Come è noto l’antica abitudine riminese della “vasca”, cioè del passeggio serale dall’Arco al Ponte, d’estate si trasferisce, armi e bagagli, sulla riva del mare. Una consuetudine fatta di passi lenti, di chiacchIere maligne o benevole, di sguardi critici, di ammiccamenti più o meno lascivi che trova un temporaneo scenario nei primi trenta metri di battigia. Ovviamente i riminesi, per la lunga consuetudine turistica, si mescolano volentieri a languide fanciulle nordiche o a corpulenti benestanti russi.
La quiete delle giornate al mare, nelle fresche mattine adriatiche o nei ventosi meriggi sferzati da Scirocco, è interrotta ultimamente da atletici animatori che dotati di altoparlanti su ruote, propinano musica a tutto volume per indurre i viandanti ad una specie di acquagym in venti centimetri d’acqua. Così il mormorio di voci della “vasca” stagionale sul sottofondo della risacca, ogni duecento metri, è sovrastato dal ritmo incalzante di musica “dance” sparata a tutto volume. Chi si è steso a sonnecchiare pigramente sul lettino, impreca nei più diversi idiomi contro il disturbatore di turno. La mamma che ha appena addormentato il bimbo nella carrozzina, augura una morte precoce a esecutori e mandanti. E così via, perché la città è tutta un pullulare di altari dedicate al rock e affini, dai moli pescherecci alle spiagge libere.
Attenzione però, questo scritto non intende sollevare polemiche, non protesta contro il rumore che ha invaso la quiete delle spiagge, né contro gli animatori più o meno di successo (dipende dalle persone che riescono ad indurre alla danza) che si guadagnano qualche soldo agitandosi come posseduti sotto il sole estivo, né con i bagnini che li pagano (temo piuttosto poco). Siamo a Rimini, perdio, la città del divertimento. Se vuoi giorni e notti silenziose, è meglio che vai alle terme!
Al contrario questo scritto intende celebrare l’irriducibile lena con cui giovani virgulti e anziani tendenti all’obesità si dedicano alla “dance”. La scena si presenta in modo ripetitivo: un animatore si piazza sulla battigia con il suo amplificatore, sceglie un brano e, come un automa, detta i movimenti al suo pubblico che sta in acqua, raccolto in cento metri quadri.
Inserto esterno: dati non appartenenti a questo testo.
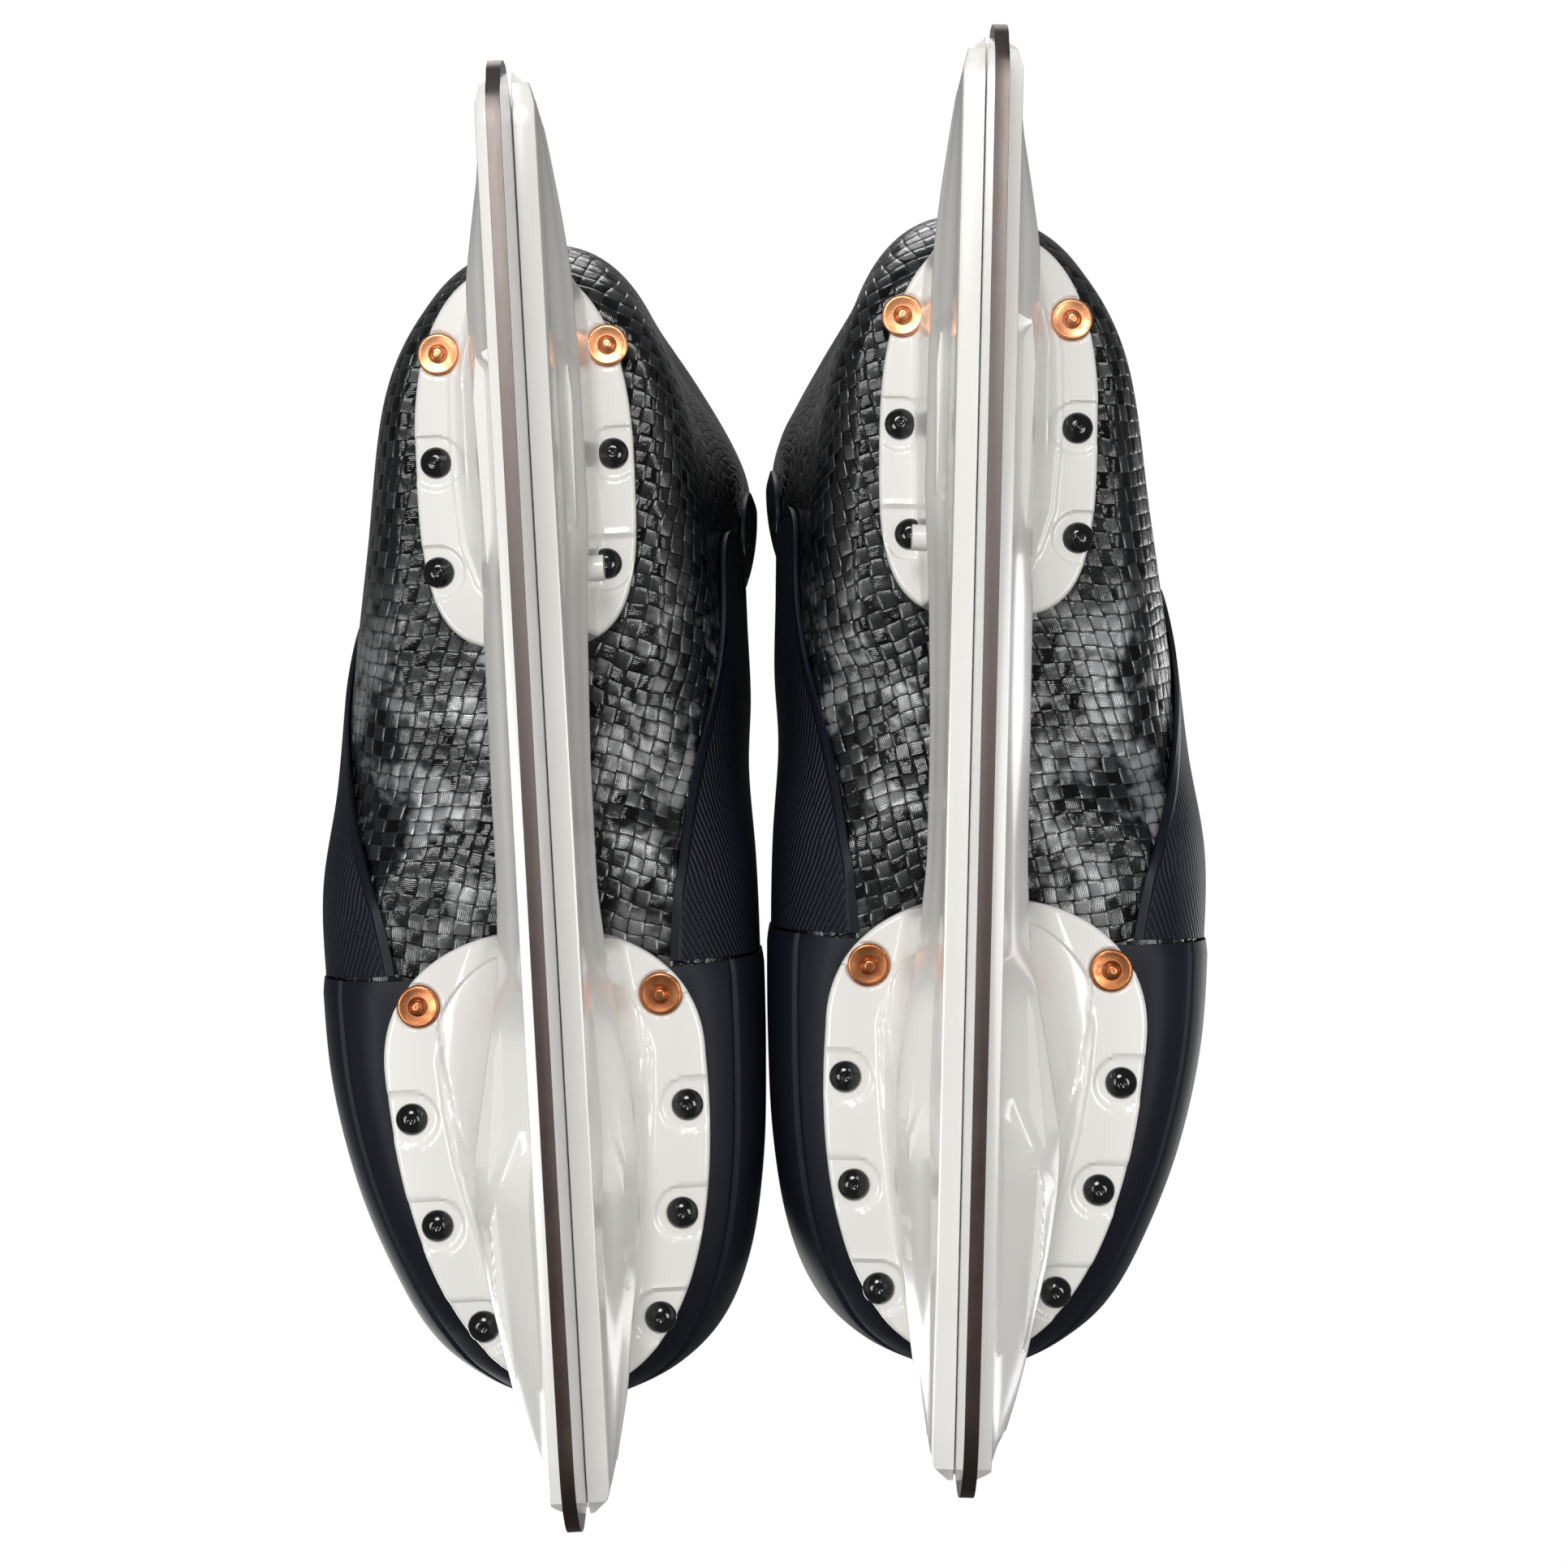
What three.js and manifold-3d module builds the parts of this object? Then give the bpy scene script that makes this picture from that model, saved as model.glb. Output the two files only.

Per cogliere il recondito significato di questi piccoli eventi diffusi, occorre portarsi a mare, alle spalle dei “ginnasti”. Si possono così apprezzare i glutei ben torniti della giovane madre alla ricerca della forma perfetta, le carni informi del cinquantenne mangiatore a tempo pieno, i timidi passi di danza dell’intellettuale di sinistra in incognito, l’equilibrio incerto dell’anziano.
La cosa meravigliosa è l’impudicizia dei movimenti sincopati, delle carni flaccide e dei muscoli rilassati che si mescolano a corpi scolpiti di giovani atleti e di fanciulle in fiore.
In questo mescolarsi c’è davvero l’ansiosa spinta verso il nulla che si impossessa di noi durante le vacanze, quella insostenibile leggerezza che ci fa entrare in autostrade intasate, in treni surriscaldati, in alberghi sovraffollati, immersi nell’odore inconfondibile della carne umana.
Vittime volontarie di una società basata sulla diseguaglianza, finalmente troviamo qualcosa che ci avvicina ai nostri simili: l’ansia per cose futili.
C’è qualcosa di democratico in questo: la ricerca di tracce di libertà, per quanto leggere siano, per quanto occasionali, per quanto fini a se stesse, per quanto brevi nella mezzoretta passata sulla battigia. Tracce di libertà, di questo si tratta. Per ora il resto può aspettare.